Amazon FBA is competitive, but living in China gives foreign founders a real advantage: faster supplier visits, easier sample comparison, and better communication during production.
The Project
The founder launched a private label brand in the home organization category. Instead of picking a random trending product, the founder studied Amazon reviews and found repeated complaints: weak packaging, unclear instructions, and poor accessory quality.
The first product was improved in three ways:
- Stronger packaging
- Better instruction card
- Small accessory upgrade
- Cleaner product photos
- More specific listing copy
Why It Worked
The business did not win by inventing a new product. It won by fixing small problems that customers already mentioned.
Living in China helped the founder visit suppliers, inspect packaging, and compare samples quickly. That shortened the product-development cycle.
Launch Process
The founder followed a disciplined path:
- Research products with demand and review complaints
- Contact 10 suppliers
- Order samples from 4 suppliers
- Visit the top supplier
- Improve packaging and accessories
- Run a small first order
- Ship to Amazon FBA
- Reorder only after data confirmed demand
Costs
The first launch required money for samples, product design, packaging, inspection, freight, Amazon fees, and marketing. A realistic starting budget was $8,000-$25,000.

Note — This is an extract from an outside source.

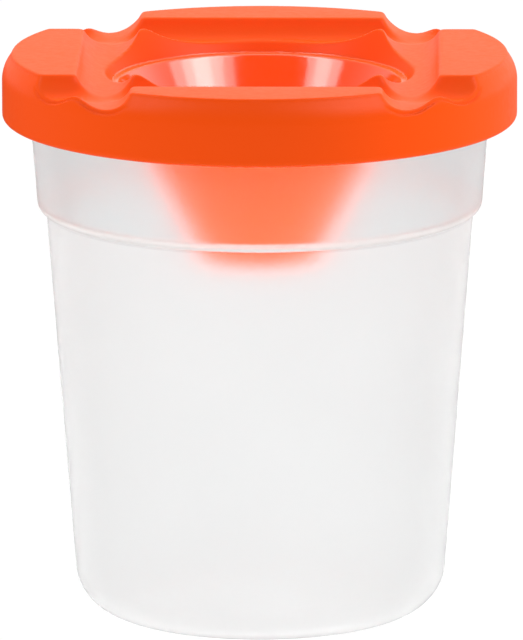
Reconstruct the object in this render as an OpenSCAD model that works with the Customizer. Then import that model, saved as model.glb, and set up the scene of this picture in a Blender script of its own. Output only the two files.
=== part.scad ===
// Water pot for washing paint brushes: a round frosted cup and a press-on lid
// whose top has four brush grooves around a funnel that goes down into the cup.
// Millimetres, +Z up. The origin is the centre of the flat base.

/* [Overall] */
// Height from the base to the top face of the lid
total_h = 93.95; // [90:0.05:104]
// Depth of the cup's rim below the top face of the lid
seat_d = 4.9; // [4.8:0.1:5.6]

/* [Cup] */
// Radius of the flat part of the base
base_r = 22.8; // [21:0.1:26]
// Radius of the round between the base and the side
base_round = 7.9; // [5:0.1:9]
// Outer radius of the body just below the step
body_top_r = 35.3; // [33:0.1:35.6]
// Height of the step between the body and the collar
step_z = 67.6; // [55:0.1:70]
// Height of the round between the step and the collar
step_h = 2; // [1.6:0.1:3]
// Outer radius of the collar just above the step
collar_low_r = 36.8; // [36.7:0.05:37.1]
// Outer radius of the collar under the rim
collar_top_r = 38.15; // [38.1:0.05:38.3]
// Thickness of the cup's side
cup_wall = 1.1; // [0.9:0.05:1.3]
// Thickness of the cup's base
base_t = 1.6; // [1.2:0.1:2.4]
// Outer radius of the rim's flange
rim_r = 40.5; // [40.2:0.05:40.6]
// Thickness of the rim's flange
rim_t = 1.3; // [1:0.1:1.6]
// Height of the turned-down edge of the flange
rim_edge_h = 2.4; // [2:0.1:2.8]
// Thickness of the turned-down edge of the flange
rim_edge_t = 1.2; // [1:0.1:1.5]

/* [Lid] */
// Outer radius of the lid's skirt
lid_r = 42.5; // [42.3:0.1:43.5]
// Height of the lid's rim, from the top face to the skirt's lower edge
skirt_h = 11.1; // [10.5:0.1:14]
// Radius of the lid's top face
top_r = 40.9; // [40.4:0.1:41.4]
// Height of the upright edge round the top face
edge_h = 0.7; // [0.4:0.1:1]
// Depth at which the curved shoulder meets the upright skirt
shoulder_h = 4.5; // [4:0.1:5]
// Radius of the round on the skirt's lower edge
skirt_round = 1.1; // [0.6:0.1:1.2]
// Wall thickness of the lid
lid_wall = 1.3; // [1:0.05:1.4]

/* [Brush grooves] */
// Distance of each groove from the middle
groove_x = 25; // [24:0.1:25.5]
// Radius of the groove's round section
groove_r = 4.95; // [4.6:0.05:5.4]
// Depth of the groove below the top face
groove_d = 3.2; // [2.6:0.1:3.3]
// Depth of the step at both ends of each groove
groove_step = 0.7; // [0.4:0.1:0.9]
// Distance of the step from the outside of the skirt
step_in = 0.6; // [0.4:0.1:1]

/* [Funnel] */
// Radius of the bowl where it meets the top face
bowl_r = 27.7; // [27:0.1:28.5]
// Radius of the funnel's mouth at the foot of the bowl
mouth_r = 24.4; // [23:0.1:25]
// Depth of the funnel's mouth below the top face
mouth_d = 4.9; // [4:0.1:6]
// Width of the flat ledge round the mouth
ledge_w = 1.2; // [0.6:0.1:1.6]
// Radius of the outlet at the bottom of the funnel
outlet_r = 8.5; // [5:0.1:10]
// Depth of the outlet below the top face
funnel_h = 34.2; // [28:0.1:50]
// Length of the straight part at the outlet
outlet_l = 1.6; // [1:0.1:4]
// Wall thickness of the funnel
funnel_wall = 1.5; // [1.2:0.1:1.8]

/* [Lid fit] */
// Radius of the sealing ring at its root
plug_r = 36.9; // [36.5:0.02:36.92]
// Depth of the sealing ring below the top face
plug_d = 9.4; // [8:0.1:10.5]
// Thickness of the sealing ring
plug_t = 1.2; // [1:0.1:1.5]
// Gap between the catch bead and the flange, all round
catch_gap = 0.05; // [0.03:0.01:0.1]

/* [Hidden] */
eps = 0.2;
top_z = total_h;
rim_z = total_h - seat_d;
skirt_z = total_h - skirt_h;

// Points on an arc from angle a0 to a1
function arc(cr, cz, r, a0, a1, n) =
  [for (i = [0:n]) let (a = a0 + (a1 - a0) * i / n) [cr + r * cos(a), cz + r * sin(a)]];

// Points on an oval arc from angle a0 to a1
function oval(cr, cz, rr, rz, a0, a1, n) =
  [for (i = [0:n]) let (a = a0 + (a1 - a0) * i / n) [cr + rr * cos(a), cz + rz * sin(a)]];

// Slope of the cup's side
draft = atan((body_top_r - base_r - base_round) / (step_z - base_round));
step_r = collar_low_r - body_top_r;

// Section of the cup, up the outside and down the inside
cup_section = concat(
  [[0, 0]],
  arc(base_r, base_round, base_round, -90, -draft, 10),
  oval(body_top_r, step_z + step_h, step_r, step_h, -90, 0, 8),
  [[collar_top_r, rim_z - rim_t],
   [rim_r - rim_edge_t, rim_z - rim_t],
   [rim_r - rim_edge_t, rim_z - rim_edge_h],
   [rim_r, rim_z - rim_edge_h]],
  arc(rim_r - 0.6, rim_z - 0.6, 0.6, 0, 90, 4),
  arc(collar_top_r - cup_wall + 0.5, rim_z - 0.5, 0.5, 90, 180, 4),
  oval(body_top_r, step_z + step_h, step_r - cup_wall, step_h - cup_wall, 0, -90, 5),
  arc(body_top_r - cup_wall + 0.5, step_z + cup_wall - 0.5, 0.5, 90, 180, 4),
  arc(base_r, base_round, base_round - cup_wall, -draft, -75, 8),
  [[base_r - 1.5, base_t], [0, base_t]]);

module cup() {
  color([0.92, 0.92, 0.93])
    rotate_extrude($fn = 180) polygon(cup_section);
}

// The shoulder is one arc that ends upright at the skirt
sh_w = lid_r - top_r - 0.15;
sh_d = shoulder_h - edge_h;
sh_r = (sh_w * sh_w + sh_d * sh_d) / (2 * sh_w);
sh_a = asin(sh_d / sh_r);

// Outside of the lid's rim, filled in
lid_section = concat(
  [[0, skirt_z]],
  arc(lid_r - skirt_round, skirt_z + skirt_round, skirt_round, -90, 0, 6),
  arc(lid_r - sh_r, top_z - shoulder_h, sh_r, 0, sh_a, 8),
  arc(top_r - 0.25, top_z - 0.25, 0.25, 0, 90, 3),
  [[0, top_z]]);

// Space under the lid, before the grooves and the funnel take their part
cavity_section = concat(
  [[0, skirt_z - eps], [lid_r - lid_wall, skirt_z - eps]],
  arc(lid_r - sh_r, top_z - shoulder_h, sh_r - lid_wall, 0, sh_a, 8),
  [[top_r - lid_wall, top_z - lid_wall], [0, top_z - lid_wall]]);

// Inside of the funnel with the bowl above it
bowl_slope = (bowl_r - mouth_r) / mouth_d;
throat_r = mouth_r - ledge_w;
funnel_slope = (throat_r - outlet_r) / (funnel_h - outlet_l - mouth_d);
funnel_inside = [
  [0, top_z + 1], [bowl_r + bowl_slope, top_z + 1],
  [mouth_r, top_z - mouth_d], [throat_r, top_z - mouth_d],
  [outlet_r, top_z - funnel_h + outlet_l],
  [outlet_r, top_z - funnel_h - 1],
  [0, top_z - funnel_h - 1]];

// Outside of the bowl and of the funnel, one wall further out
bowl_out = lid_wall * sqrt(1 + bowl_slope * bowl_slope);
funnel_out = funnel_wall * sqrt(1 + funnel_slope * funnel_slope);
knee_d = mouth_d + lid_wall * 0.6;
funnel_outside = [
  [0, top_z - eps], [bowl_r + bowl_out, top_z - eps],
  [bowl_r - bowl_slope * knee_d + bowl_out, top_z - knee_d],
  [throat_r - funnel_slope * (knee_d + 0.8 - mouth_d) + funnel_out, top_z - knee_d - 0.8],
  [outlet_r + funnel_wall, top_z - funnel_h + outlet_l - (funnel_out - funnel_wall) / funnel_slope],
  [outlet_r + funnel_wall, top_z - funnel_h],
  [0, top_z - funnel_h]];

// Four half-round brush grooves, two each way
module grooves(r) {
  for (a = [0, 90, 180, 270]) rotate([0, 0, a])
    translate([groove_x, 0, top_z - groove_d + groove_r]) rotate([90, 0, 0])
      cylinder(r = r, h = 2 * lid_r + 10, center = true, $fn = 96);
}

// Close to the skirt's outside each groove is wider and deeper by the step
module groove_ends() {
  difference() {
    grooves(groove_r + groove_step);
    translate([0, 0, top_z - 20]) cylinder(r = lid_r - step_in, h = 40, $fn = 180);
  }
}

// Ring with a given section
module ring(section) {
  rotate_extrude($fn = 180) polygon(section);
}

// Ring that stands on the cup's rim
seat_ring = [
  [38, rim_z], [39.3, rim_z], [39.3, top_z - lid_wall + eps], [38, top_z - lid_wall + eps]];

// Ring that closes the cup's mouth from inside
plug_ring = [
  [plug_r, rim_z], [plug_r - 0.32, top_z - plug_d + 0.8], [plug_r - 0.75, top_z - plug_d],
  [plug_r - plug_t, top_z - plug_d], [plug_r - plug_t, top_z - lid_wall + eps],
  [plug_r, top_z - lid_wall + eps]];

// Bead inside the skirt, just below the flange
catch_z = rim_z - rim_edge_h;
catch_bead = [
  [lid_r - lid_wall + eps, catch_z - 0.25], [lid_r - lid_wall + eps, catch_z - 2.6],
  [lid_r - lid_wall, catch_z - 2.6], [rim_r + catch_gap, catch_z - 1.6],
  [rim_r + catch_gap, catch_z - 0.9], [lid_r - lid_wall, catch_z - 0.25]];

module lid() {
  color([0.95, 0.3, 0.07])
  difference() {
    union() {
      difference() {
        union() {
          ring(lid_section);
          ring(funnel_outside);
        }
        difference() {
          ring(cavity_section);
          grooves(groove_r + lid_wall);
          ring(funnel_outside);
        }
      }
      ring(seat_ring);
      ring(plug_ring);
      ring(catch_bead);
    }
    grooves(groove_r);
    groove_ends();
    ring(funnel_inside);
  }
}

cup();
lid();
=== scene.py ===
import math

import bpy
import numpy as np
from mathutils import Matrix, Vector


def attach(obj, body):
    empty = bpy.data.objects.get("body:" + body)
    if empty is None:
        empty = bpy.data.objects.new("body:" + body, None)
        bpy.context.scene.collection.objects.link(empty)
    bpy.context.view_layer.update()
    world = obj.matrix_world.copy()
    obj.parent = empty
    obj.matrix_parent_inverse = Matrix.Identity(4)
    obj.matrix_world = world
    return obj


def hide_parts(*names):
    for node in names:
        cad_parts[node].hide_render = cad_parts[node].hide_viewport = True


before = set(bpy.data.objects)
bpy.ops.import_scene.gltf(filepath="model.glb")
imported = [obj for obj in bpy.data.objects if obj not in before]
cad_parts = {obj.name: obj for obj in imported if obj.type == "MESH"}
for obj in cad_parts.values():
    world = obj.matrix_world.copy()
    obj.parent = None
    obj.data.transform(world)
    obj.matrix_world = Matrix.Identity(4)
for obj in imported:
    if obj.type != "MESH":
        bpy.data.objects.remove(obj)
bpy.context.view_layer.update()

MM = 0.001

# ---------------------------------------------------------------- sizes, millimetres, as in the CAD
T = 93.95                    # top face of the lid
RIM = T - 4.9                # top of the cup's rim
SKIRT = T - 11.1             # lower edge of the skirt
LID_R = 42.48
TOP_R = 40.9
WALL = 1.3
GX, GR, GD = 25.0, 4.95, 3.2 # brush grooves: distance, radius, depth
STEP, STEP_IN = 0.7, 0.6     # step at both ends of each groove: depth, distance from the skirt's outside
BOWL_R, MOUTH_R, MOUTH_D = 27.7, 24.4, 4.9
THROAT_R = MOUTH_R - 1.2     # inner edge of the ledge round the funnel's mouth
OUT_R, OUT_D, OUT_L = 8.5, 34.2, 1.6
F_WALL = 1.5                 # wall of the funnel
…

The founder avoided a huge first order because inventory mistakes can be expensive.
Key Risks
Amazon rules, storage fees, advertising costs, and review competition can hurt margins. The founder also had to protect against supplier misunderstandings by using clear specifications and pre-shipment inspection.
Takeaway
Amazon FBA can still work for foreigners in China, but the edge comes from execution. Supplier access is useful only when paired with product research, quality control, and careful cash management.